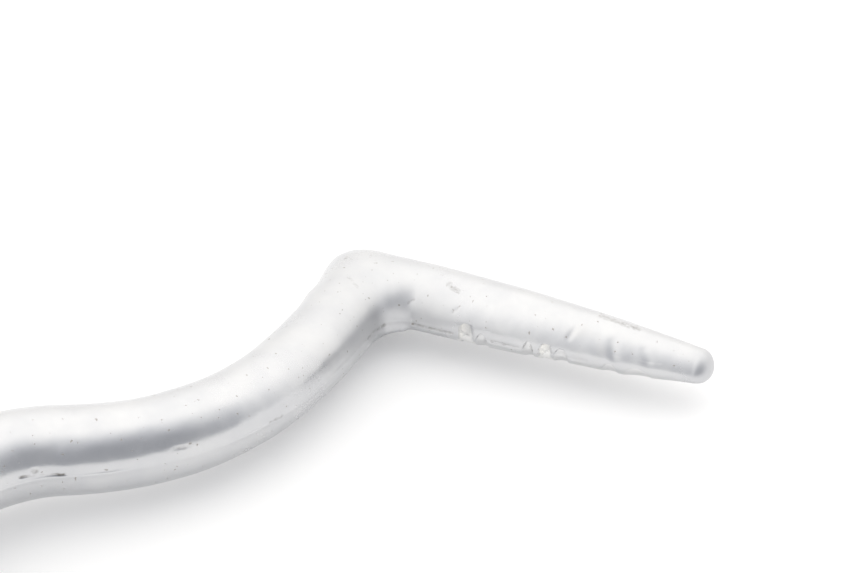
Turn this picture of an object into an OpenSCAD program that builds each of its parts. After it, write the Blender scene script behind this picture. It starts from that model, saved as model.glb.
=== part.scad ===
// Motorcycle gear shift lever: a one-piece aluminium forging (clamp boss, S-shaped
// arm and toe peg) held on the shift shaft by a pinch bolt with two washers.
//
// Frame: the origin is the centre of the serrated bore, +X runs along the bore
// towards the toe peg, +Y runs forward from the boss to the peg, +Z is up as the
// lever lies on a bench. The arm and the peg share one parting plane, which leans
// down from the boss so that both the boss and the corner reach the bench.

/* [Arm] */
// Distance from the shaft axis forward to the peg axis
peg_forward = 130; // [115:1:150]
// Radius of the round arm
arm_r = 5.5; // [5:0.1:6.2]
// Angle that the arm swings outboard and then back
bend_angle = 62.5; // [45:0.5:70]
// Centreline radius of the bend nearer the boss
rear_bend_r = 18; // [14:0.5:24]
// Centreline radius of the bend nearer the peg
front_bend_r = 32.5; // [26:0.5:38]
// Length of the straight stretch between the front bend and the corner
front_straight = 22.5; // [18:0.5:28]

/* [Toe peg] */
// Length from the corner's centre to the centre of the tip's round end
peg_l = 49.2; // [44:0.1:56]
// Half width at the root
peg_root_r = 5.65; // [5.3:0.05:6]
// Radius of the round tip
peg_tip_r = 2.9; // [2.4:0.1:3.4]
// How late the taper comes: 1 is a straight cone, more keeps the peg full for longer
peg_taper_power = 2.3; // [1.6:0.1:3]
// Depth of the flat underside below the parting plane
peg_under_depth = 3.5; // [3.3:0.1:3.7]
// Half width of each grip notch across the underside
notch_r = 0.9; // [0.7:0.05:1.1]
// Height of the notches' round roofs, measured from the parting plane
notch_roof_z = -0.6; // [-1.5:0.1:-0.4]
// Distance from one pair of notches to the next
notch_pair_pitch = 10.5; // [9:0.1:11]
// Distance between the two notches of a pair
notch_gap = 3.7; // [3:0.1:4]

/* [Clamp boss] */
// Outside radius of the boss
boss_r = 12; // [11.5:0.1:13]
// Length of the boss along the shaft
boss_w = 14; // [12:0.5:16]
// Radius of the bore at the serration crests
bore_crest_r = 5.55; // [5.45:0.01:5.6]
// Radius of the bore at the serration roots
bore_root_r = 6.05; // [5.95:0.01:6.15]
// Number of serrations round the bore
serrations = 30; // [24:1:36]
// Width of the clamp slot
slot_w = 2.5; // [2:0.1:3]
// Distance from the shaft axis back to the pinch bolt's axis
bolt_back = 11.5; // [11:0.1:12.5]
// Height of each ear's outer face from the slot's middle
ear_h = 8.5; // [8:0.1:9]

/* [Pinch bolt and washers] */
// Length of the bolt under its head
bolt_l = 20; // [18:0.5:20.5]
// Outer radius of the thread
thread_r = 2.98; // [2.95:0.01:2.99]
// Thread pitch
thread_pitch = 1; // [1:0.05:1.25]
// Width of the hexagon head across its flats
hex_af = 10; // [8:0.5:10]
// Height of the head
hex_h = 4; // [3.5:0.1:4.5]
// Thickness of the plain washer
plain_washer_t = 1.6; // [1:0.1:1.8]
// Outside radius of the plain washer
plain_washer_r = 6; // [5.5:0.1:6.2]
// Thickness of the split lock washer
lock_washer_t = 1.6; // [1.2:0.1:1.8]
// Outside radius of the split lock washer
lock_washer_r = 5.2; // [5:0.1:5.4]

/* [Hidden] */
$fn = 96;
eps = 0.01;
// Length by which a cutter passes the faces that it cuts through
overshoot = 1;

// Arm and parting plane
knuckle_lap = 0.08;
knuckle_r = arm_r + knuckle_lap;
joint_gap = 0.25;
plane_lean = asin((boss_r - knuckle_r) / peg_forward);
bend_side = 1 - cos(bend_angle);
bends_forward = (rear_bend_r + front_bend_r) * sin(bend_angle);
rear_straight = peg_forward - front_straight - bends_forward;
peg_side = (rear_bend_r + front_bend_r) * bend_side;
neck_start = 7;
neck_end = 26;
neck_inset = 0.4;
neck_r = boss_w / 2 - neck_inset;
neck_tuck = 0.05;

// Toe peg
peg_steps = 12;
tip_lap = 0.03;
under_lift_root = 2.7;
under_lift_tip = 0.2;
first_notch = 17;
notch_pairs = 3;

// Boss
ear_back = 7;
serration_half = 3.3;
serration_lap = 0.3;
spot_face_margin = 0.8;
spot_face_r = plain_washer_r + spot_face_margin;
clear_hole_r = 3.2;
tapped_hole_r = 3.05;
far = 60;

// Bolt
thread_depth = 0.54;
thread_crest = 0.12;
tip_chamfer = 0.6;
shank_neck = 1;
head_chamfer_rise = 1.5;
head_chamfer_inset = 0.2;
head_z = ear_h + plain_washer_t + lock_washer_t;
washer_hole_r = 3.2;
lock_gap = 0.9;
lock_slant = 20;

// Half width of the peg at a distance x from the corner
function peg_r(x) = peg_root_r
    - (peg_root_r - peg_tip_r) * pow(max(x, 0) / peg_l, peg_taper_power);

// Height of the centre of the underside's arc above the parting plane
function under_lift(x) = under_lift_root + (under_lift_tip - under_lift_root) * x / peg_l;

// Radius of the underside's arc
function under_r(x) = peg_under_depth + under_lift(x);

// Leans what is drawn flat in the parting plane down onto the bench
module in_parting_plane() {
    rotate([-plane_lean, 0, 0])
        children();
}

// A round bar along +Y
module bar_y(r, l) {
    rotate([-90, 0, 0])
        cylinder(r = r, h = l);
}

// One round bend in the parting plane, from angle a to a + sweep about its centre,
// stopping just short of both ends, where a knuckle closes the joint
module bend(bend_r, a, sweep) {
    trim = joint_gap / bend_r * 180 / PI;
    rotate([0, 0, a + trim])
        rotate_extrude(angle = sweep - 2 * trim)
            translate([bend_r, 0])
                circle(r = arm_r);
}

module knuckle(place) {
    translate(place)
        sphere(r = knuckle_r);
}

module arm() {
    rear_start = [0, rear_straight, 0];
    rear_end = rear_start + rear_bend_r * [bend_side, sin(bend_angle), 0];
    front_centre = rear_end + front_bend_r * [-cos(bend_angle), sin(bend_angle), 0];
    front_end = [peg_side, peg_forward - front_straight, 0];

    bar_y(arm_r, rear_straight);
    translate(rear_start + [rear_bend_r, 0, 0])
        bend(rear_bend_r, 180 - bend_angle, bend_angle);
    translate(front_centre)
        bend(front_bend_r, -bend_angle, bend_angle);
    translate(front_end)
        bar_y(arm_r, front_straight);
    for (place = [rear_start, rear_end, front_end, [peg_side, peg_forward, 0]])
        knuckle(place);
}

// The neck that swells from the arm into the boss
module neck() {
    translate([0, neck_start, 0])
        rotate([-90, 0, 0])
            cylinder(r1 = neck_r, r2 = arm_r - neck_tuck, h = neck_end - neck_start);
}

// Outline of the full round peg, turned about its own axis
module peg_outline() {
    side = [for (i = [0 : peg_steps]) let (x = peg_l * i / peg_steps) [peg_r(x), x]];
    intersection() {
        union() {
            polygon(concat([[0, 0]], side, [[0, peg_l]]));
            translate([0, peg_l])
                circle(r = peg_tip_r + tip_lap);
        }
        square([far, far]);
    }
}

// Outline that the flatter underside is turned from, about its raised and leaning axis
module under_outline() {
    end = peg_l + peg_tip_r + overshoot;
    polygon([[0, 0], [under_r(0), 0], [under_r(end), end], [0, end]]);
}

module peg() {
    lean = atan((under_lift_root - under_lift_tip) / peg_l);
    intersection() {
        rotate([0, 90, 0])
            rotate_extrude()
                peg_outline();
        union() {
            translate([-eps, -far / 2, 0])
                cube([far, far, far]);
            translate([0, 0, under_lift_root])
                rotate([0, 90 + lean, 0])
                    rotate_extrude()
                        under_outline();
        }
    }
}

// Three pairs of round-roofed notches cut across the underside of the peg
module peg_notches() {
    for (pair = [0 : notch_pairs - 1])
        for (side = [0, 1])
            translate([first_notch + pair * notch_pair_pitch + side * notch_gap, 0, 0])
                rotate([90, 0, 0])
                    linear_extrude(height = far, center = true)
                        notch_outline();
}

module notch_outline() {
    translate([0, notch_roof_z - notch_r])
        circle(r = notch_r);
    translate([-notch_r, notch_roof_z - notch_r - far])
        square([2 * notch_r, far]);
}

// The boss with the lug behind it that the bolt pulls together
module boss_solid() {
    rotate([0, 90, 0])
        cylinder(r = boss_r, h = boss_w, center = true);
    translate([-boss_w / 2, -bolt_back - ear_back, -ear_h])
        cube([boss_w, bolt_back + ear_back, 2 * ear_h]);
}

// Crest bore with pointed serrations round it, along X
module serrated_bore() {
    step = 360 / serrations;
    half = serration_half;
    inner = bore_crest_r - serration_lap;
    rotate([0, 90, 0]) {
        cylinder(r = bore_crest_r, h = far, center = true);
        linear_extrude(height = far, center = true)
            polygon([for (i = [0 : serrations - 1], p = [[-half, inner], [0, bore_root_r], [half, inner]])
                p[1] * [cos(i * step + p[0]), sin(i * step + p[0])]]);
    }
}

module clamp_cuts() {
    serrated_bore();
    // Slot from the bore out through the back of the lug
    translate([-far / 2, -far, -slot_w / 2])
        cube([far, far, slot_w]);
    // Clearance hole in the upper ear, tapped hole in the lower ear
    translate([0, -bolt_back, 0]) {
        cylinder(r = clear_hole_r, h = far);
        translate([0, 0, -far])
            cylinder(r = tapped_hole_r, h = far);
        translate([0, 0, ear_h])
            cylinder(r = spot_face_r, h = far);
    }
}

module lever_forging() {
    color([0.80, 0.81, 0.82])
        difference() {
            union() {
                boss_solid();
                in_parting_plane() {
                    neck();
                    arm();
                    translate([peg_side, peg_forward, 0])
                        difference() {
                            peg();
                            peg_notches();
                        }
                }
            }
            clamp_cuts();
        }
}

// Outline of the threaded shank: one vee per turn, with the far end chamfered
module thread_outline() {
    turns = floor((bolt_l - shank_neck) / thread_pitch);
    root_r = thread_r - thread_depth;
    vees = [for (i = [0 : turns - 1]) let (z = tip_chamfer + i * thread_pitch) each [
        [thread_r, z],
        [thread_r, z + thread_crest],
        [root_r, z + thread_pitch / 2],
        [root_r, z + thread_pitch / 2 + thread_crest]
    ]];
    polygon(concat([[0, 0], [root_r, 0]], vees, [[root_r, bolt_l], [0, bolt_l]]));
}

// Hexagon head with its top corners turned off
module hex_head() {
    corner_r = hex_af / 2 / cos(30);
    intersection() {
        cylinder(r = corner_r, h = hex_h, $fn = 6);
        cylinder(
            r1 = corner_r + hex_h * head_chamfer_rise,
            r2 = hex_af / 2 - head_chamfer_inset,
            h = hex_h
        );
    }
}

module pinch_bolt() {
    color([0.62, 0.63, 0.65])
        translate([0, -bolt_back, head_z]) {
            hex_head();
            translate([0, 0, -bolt_l])
                rotate_extrude()
                    thread_outline();
        }
}

// Spring washer, cut through on a slant
module lock_washer() {
    color([0.55, 0.56, 0.58])
        translate([0, -bolt_back, ear_h + plain_washer_t])
            difference() {
                cylinder(r = lock_washer_r, h = lock_washer_t);
                translate([0, 0, -overshoot])
                    cylinder(r = washer_hole_r, h = lock_washer_t + 2 * overshoot);
                translate([0, -lock_washer_r, lock_washer_t / 2])
                    rotate([0, lock_slant, 0])
                        cube([lock_gap, 2 * lock_washer_r, 4 * lock_washer_t], center = true);
            }
}

module plain_washer() {
    color([0.66, 0.67, 0.68])
        translate([0, -bolt_back, ear_h])
            difference() {
                cylinder(r = plain_washer_r, h = plain_washer_t);
                translate([0, 0, -overshoot])
                    cylinder(r = washer_hole_r, h = plain_washer_t + 2 * overshoot);
            }
}

lever_forging();
pinch_bolt();
lock_washer();
plain_washer();
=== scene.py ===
"""Looks of a forged aluminium gear shift lever with its pinch bolt and washers.

The lever is one swept skin, from the clamp lug through the boss, the S-shaped arm and the
corner to the tip of the toe peg; the bore, slot and bolt hole are cut out of it afterwards.
Sizes are millimetres in the row frame and become metres when a mesh is made.
"""
import math

import bmesh
import bpy
import numpy as np
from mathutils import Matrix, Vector, noise


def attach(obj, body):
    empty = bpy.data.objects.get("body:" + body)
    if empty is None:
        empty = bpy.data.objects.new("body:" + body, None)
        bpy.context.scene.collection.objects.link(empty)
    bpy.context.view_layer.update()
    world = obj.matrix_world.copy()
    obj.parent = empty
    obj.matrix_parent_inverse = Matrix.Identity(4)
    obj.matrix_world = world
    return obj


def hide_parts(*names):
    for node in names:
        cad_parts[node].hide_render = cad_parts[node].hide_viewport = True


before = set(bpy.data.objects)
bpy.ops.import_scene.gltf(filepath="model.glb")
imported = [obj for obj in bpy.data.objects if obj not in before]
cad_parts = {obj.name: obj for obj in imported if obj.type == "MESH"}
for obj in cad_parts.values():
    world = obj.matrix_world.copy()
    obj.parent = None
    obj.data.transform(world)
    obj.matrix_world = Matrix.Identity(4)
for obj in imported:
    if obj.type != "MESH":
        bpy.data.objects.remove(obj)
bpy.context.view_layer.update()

MM = 0.001

# Arm, as in the CAD model
PEG_FORWARD = 130.0
ARM_R = 5.5
BEND = math.radians(62.5)
REAR_R = 18.0
FRONT_R = 32.5
FRONT_STRAIGHT = 22.5
KNUCKLE_R = ARM_R + 0.08
SIDE_STEP = (REAR_R + FRONT_R) * (1 - math.cos(BEND))
BENDS_FORWARD = (REAR_R + FRONT_R) * math.sin(BEND)
REAR_STRAIGHT = PEG_FORWARD - FRONT_STRAIGHT - BENDS_FORWARD
CORNER = np.array([SIDE_STEP, PEG_FORWARD])
INNER_FILLET = 4.0

# What only the skin has: the arm is thicker behind REAR_BEND and fuller in front of FRONT_BEND,
# and uneven where it was bent. A swell is its size, then where it rises, is full, fades and ends,
# along +Y for the arm and from 0 to 1 round the corner.
REAR_THICKER = 0.36
REAR_BEND = (72, 86)
FRONT_UNDER = 0.2
FRONT_NEAR = 0.25
FRONT_BEND = (107, 113)
UNDER_SWELL = (0.28, 76, 84, 88, 96)
NEAR_HOLLOW = (-0.15, 92, 97, 102, 108)
FAR_HOLLOW = (-0.35, 105, 113, 116, 121)
CORNER_BULGE = (1.50, 0.11, 0.42, 0.45, 0.68)
CORNER_NARROW = 0.17
CORNER_FULL = 2.35
CORNER_FULLER = (0.15, 0, 0.4, 0.4, 0.8)
CORNER_STATIONS = 46
CORNER_RUN = 12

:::

What needs to be done
Start at the line with "cylinder(r = plain_washer_r, h", stop at the line with "import math", and return every line in that stretch exactly, those two included.

Task solution
                cylinder(r = plain_washer_r, h = plain_washer_t);
                translate([0, 0, -overshoot])
                    cylinder(r = washer_hole_r, h = plain_washer_t + 2 * overshoot);
            }
}

lever_forging();
pinch_bolt();
lock_washer();
plain_washer();
=== scene.py ===
"""Looks of a forged aluminium gear shift lever with its pinch bolt and washers.

The lever is one swept skin, from the clamp lug through the boss, the S-shaped arm and the
corner to the tip of the toe peg; the bore, slot and bolt hole are cut out of it afterwards.
Sizes are millimetres in the row frame and become metres when a mesh is made.
"""
import math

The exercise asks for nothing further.